Keep to the lines between the one holding "bpy.context.scene.collection.objects.link(empty)" and the one holding "foot at its centre", inclusive, and write them out exactly.
-- Start of SUPPLIED MATERIAL --
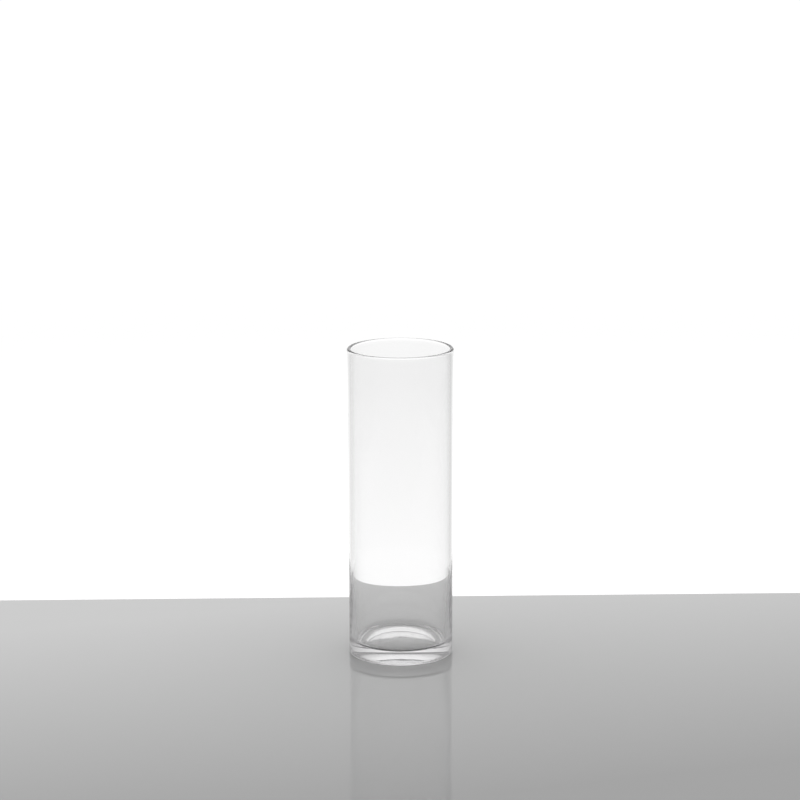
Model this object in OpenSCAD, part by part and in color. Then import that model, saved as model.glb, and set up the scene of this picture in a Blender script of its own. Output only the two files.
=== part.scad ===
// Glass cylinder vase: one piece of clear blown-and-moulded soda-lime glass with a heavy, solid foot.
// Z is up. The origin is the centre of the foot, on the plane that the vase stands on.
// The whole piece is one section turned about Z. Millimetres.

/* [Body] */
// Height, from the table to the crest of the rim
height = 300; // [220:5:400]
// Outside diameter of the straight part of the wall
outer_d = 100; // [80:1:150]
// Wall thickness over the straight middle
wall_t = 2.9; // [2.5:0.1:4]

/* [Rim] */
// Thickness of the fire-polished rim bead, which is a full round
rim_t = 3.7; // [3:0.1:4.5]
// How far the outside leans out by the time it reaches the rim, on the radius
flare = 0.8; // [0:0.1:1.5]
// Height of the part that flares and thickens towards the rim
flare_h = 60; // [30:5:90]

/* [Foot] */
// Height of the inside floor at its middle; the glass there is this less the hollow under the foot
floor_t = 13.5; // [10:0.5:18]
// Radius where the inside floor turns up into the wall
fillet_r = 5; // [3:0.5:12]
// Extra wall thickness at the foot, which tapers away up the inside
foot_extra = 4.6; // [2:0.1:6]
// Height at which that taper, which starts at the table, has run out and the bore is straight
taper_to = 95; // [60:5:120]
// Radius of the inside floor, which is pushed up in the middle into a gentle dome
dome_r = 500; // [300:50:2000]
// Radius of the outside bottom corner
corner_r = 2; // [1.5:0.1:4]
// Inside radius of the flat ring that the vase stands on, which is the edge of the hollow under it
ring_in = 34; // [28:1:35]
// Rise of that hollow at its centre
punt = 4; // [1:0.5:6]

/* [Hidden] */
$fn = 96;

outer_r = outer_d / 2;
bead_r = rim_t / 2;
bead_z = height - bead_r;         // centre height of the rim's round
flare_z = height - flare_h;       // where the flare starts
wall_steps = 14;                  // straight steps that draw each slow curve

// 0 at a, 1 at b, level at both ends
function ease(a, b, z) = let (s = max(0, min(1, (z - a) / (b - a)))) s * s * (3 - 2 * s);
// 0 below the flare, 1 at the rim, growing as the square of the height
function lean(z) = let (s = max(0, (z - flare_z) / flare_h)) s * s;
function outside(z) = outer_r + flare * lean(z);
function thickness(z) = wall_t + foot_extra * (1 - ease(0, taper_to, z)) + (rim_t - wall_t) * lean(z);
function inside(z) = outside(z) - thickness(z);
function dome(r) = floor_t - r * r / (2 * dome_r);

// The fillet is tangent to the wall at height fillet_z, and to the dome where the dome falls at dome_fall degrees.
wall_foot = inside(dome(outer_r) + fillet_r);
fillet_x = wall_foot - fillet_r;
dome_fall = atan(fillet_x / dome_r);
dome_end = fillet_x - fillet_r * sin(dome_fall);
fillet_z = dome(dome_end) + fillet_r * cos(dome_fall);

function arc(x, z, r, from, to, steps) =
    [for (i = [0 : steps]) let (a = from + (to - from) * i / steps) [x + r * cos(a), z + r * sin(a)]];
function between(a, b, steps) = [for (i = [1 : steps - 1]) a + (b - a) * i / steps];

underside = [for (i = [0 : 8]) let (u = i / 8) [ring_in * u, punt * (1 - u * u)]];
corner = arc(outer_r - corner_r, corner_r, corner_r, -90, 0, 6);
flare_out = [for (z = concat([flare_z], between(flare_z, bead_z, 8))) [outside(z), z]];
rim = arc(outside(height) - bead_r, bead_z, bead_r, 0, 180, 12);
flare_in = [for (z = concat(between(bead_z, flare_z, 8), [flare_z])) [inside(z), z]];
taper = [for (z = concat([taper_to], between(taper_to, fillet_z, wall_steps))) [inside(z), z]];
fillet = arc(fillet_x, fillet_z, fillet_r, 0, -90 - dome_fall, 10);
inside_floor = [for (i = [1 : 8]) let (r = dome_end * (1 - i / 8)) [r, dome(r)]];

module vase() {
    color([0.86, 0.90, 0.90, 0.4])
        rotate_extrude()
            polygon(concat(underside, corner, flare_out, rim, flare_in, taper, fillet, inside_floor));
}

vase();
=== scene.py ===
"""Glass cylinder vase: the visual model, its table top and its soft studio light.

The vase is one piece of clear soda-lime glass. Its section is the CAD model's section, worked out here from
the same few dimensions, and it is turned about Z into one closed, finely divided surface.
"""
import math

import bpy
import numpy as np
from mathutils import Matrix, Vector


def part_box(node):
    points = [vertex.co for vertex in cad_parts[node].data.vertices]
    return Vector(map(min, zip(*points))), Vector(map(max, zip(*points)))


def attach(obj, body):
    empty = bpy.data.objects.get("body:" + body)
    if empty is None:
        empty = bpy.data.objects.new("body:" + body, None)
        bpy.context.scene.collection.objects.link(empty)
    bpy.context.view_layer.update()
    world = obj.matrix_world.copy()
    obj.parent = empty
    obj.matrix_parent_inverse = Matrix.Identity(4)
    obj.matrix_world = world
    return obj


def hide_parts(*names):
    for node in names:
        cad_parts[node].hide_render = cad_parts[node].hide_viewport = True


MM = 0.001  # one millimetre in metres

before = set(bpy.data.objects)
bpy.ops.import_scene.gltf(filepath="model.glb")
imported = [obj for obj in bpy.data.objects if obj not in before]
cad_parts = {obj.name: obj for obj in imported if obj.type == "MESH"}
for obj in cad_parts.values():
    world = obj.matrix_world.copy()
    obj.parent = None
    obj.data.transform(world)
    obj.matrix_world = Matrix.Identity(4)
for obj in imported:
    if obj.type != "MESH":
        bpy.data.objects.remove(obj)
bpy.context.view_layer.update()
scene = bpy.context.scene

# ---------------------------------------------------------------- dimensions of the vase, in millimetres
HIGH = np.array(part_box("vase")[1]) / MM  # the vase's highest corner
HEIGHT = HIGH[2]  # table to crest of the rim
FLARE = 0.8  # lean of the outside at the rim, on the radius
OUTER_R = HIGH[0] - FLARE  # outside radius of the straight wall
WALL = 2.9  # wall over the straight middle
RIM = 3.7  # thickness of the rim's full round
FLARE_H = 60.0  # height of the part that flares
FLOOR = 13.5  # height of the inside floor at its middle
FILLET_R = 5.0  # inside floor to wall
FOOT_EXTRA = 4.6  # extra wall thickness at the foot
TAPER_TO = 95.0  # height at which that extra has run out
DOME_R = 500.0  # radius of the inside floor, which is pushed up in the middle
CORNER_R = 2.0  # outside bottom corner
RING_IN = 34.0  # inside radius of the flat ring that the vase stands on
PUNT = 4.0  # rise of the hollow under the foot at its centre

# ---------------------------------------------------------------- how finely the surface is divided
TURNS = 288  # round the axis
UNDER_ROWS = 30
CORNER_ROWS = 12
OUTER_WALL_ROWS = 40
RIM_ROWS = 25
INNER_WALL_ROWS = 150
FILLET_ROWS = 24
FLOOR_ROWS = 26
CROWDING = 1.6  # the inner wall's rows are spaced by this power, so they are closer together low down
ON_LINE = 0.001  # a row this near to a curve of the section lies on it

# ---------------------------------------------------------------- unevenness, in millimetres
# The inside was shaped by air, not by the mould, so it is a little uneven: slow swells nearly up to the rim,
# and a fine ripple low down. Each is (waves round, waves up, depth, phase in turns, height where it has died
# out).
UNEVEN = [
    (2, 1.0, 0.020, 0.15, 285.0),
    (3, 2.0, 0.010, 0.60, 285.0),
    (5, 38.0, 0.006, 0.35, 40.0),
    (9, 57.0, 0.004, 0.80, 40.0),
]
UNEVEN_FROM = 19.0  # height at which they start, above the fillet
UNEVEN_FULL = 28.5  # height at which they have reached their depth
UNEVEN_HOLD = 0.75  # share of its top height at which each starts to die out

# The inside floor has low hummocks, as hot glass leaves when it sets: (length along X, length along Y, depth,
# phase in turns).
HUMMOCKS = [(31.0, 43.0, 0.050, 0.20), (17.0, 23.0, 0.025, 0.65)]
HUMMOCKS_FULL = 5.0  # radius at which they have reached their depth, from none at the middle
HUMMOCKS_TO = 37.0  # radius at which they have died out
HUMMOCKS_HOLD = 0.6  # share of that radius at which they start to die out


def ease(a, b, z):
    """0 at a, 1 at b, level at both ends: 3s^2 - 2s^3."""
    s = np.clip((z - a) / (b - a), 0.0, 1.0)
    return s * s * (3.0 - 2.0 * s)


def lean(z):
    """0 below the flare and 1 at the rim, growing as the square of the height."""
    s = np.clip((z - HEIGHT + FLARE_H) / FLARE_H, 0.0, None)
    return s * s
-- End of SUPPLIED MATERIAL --
▶ RESPONSE BELOW
        bpy.context.scene.collection.objects.link(empty)
    bpy.context.view_layer.update()
    world = obj.matrix_world.copy()
    obj.parent = empty
    obj.matrix_parent_inverse = Matrix.Identity(4)
    obj.matrix_world = world
    return obj


def hide_parts(*names):
    for node in names:
        cad_parts[node].hide_render = cad_parts[node].hide_viewport = True


MM = 0.001  # one millimetre in metres

before = set(bpy.data.objects)
bpy.ops.import_scene.gltf(filepath="model.glb")
imported = [obj for obj in bpy.data.objects if obj not in before]
cad_parts = {obj.name: obj for obj in imported if obj.type == "MESH"}
for obj in cad_parts.values():
    world = obj.matrix_world.copy()
    obj.parent = None
    obj.data.transform(world)
    obj.matrix_world = Matrix.Identity(4)
for obj in imported:
    if obj.type != "MESH":
        bpy.data.objects.remove(obj)
bpy.context.view_layer.update()
scene = bpy.context.scene

# ---------------------------------------------------------------- dimensions of the vase, in millimetres
HIGH = np.array(part_box("vase")[1]) / MM  # the vase's highest corner
HEIGHT = HIGH[2]  # table to crest of the rim
FLARE = 0.8  # lean of the outside at the rim, on the radius
OUTER_R = HIGH[0] - FLARE  # outside radius of the straight wall
WALL = 2.9  # wall over the straight middle
RIM = 3.7  # thickness of the rim's full round
FLARE_H = 60.0  # height of the part that flares
FLOOR = 13.5  # height of the inside floor at its middle
FILLET_R = 5.0  # inside floor to wall
FOOT_EXTRA = 4.6  # extra wall thickness at the foot
TAPER_TO = 95.0  # height at which that extra has run out
DOME_R = 500.0  # radius of the inside floor, which is pushed up in the middle
CORNER_R = 2.0  # outside bottom corner
RING_IN = 34.0  # inside radius of the flat ring that the vase stands on
PUNT = 4.0  # rise of the hollow under the foot at its centre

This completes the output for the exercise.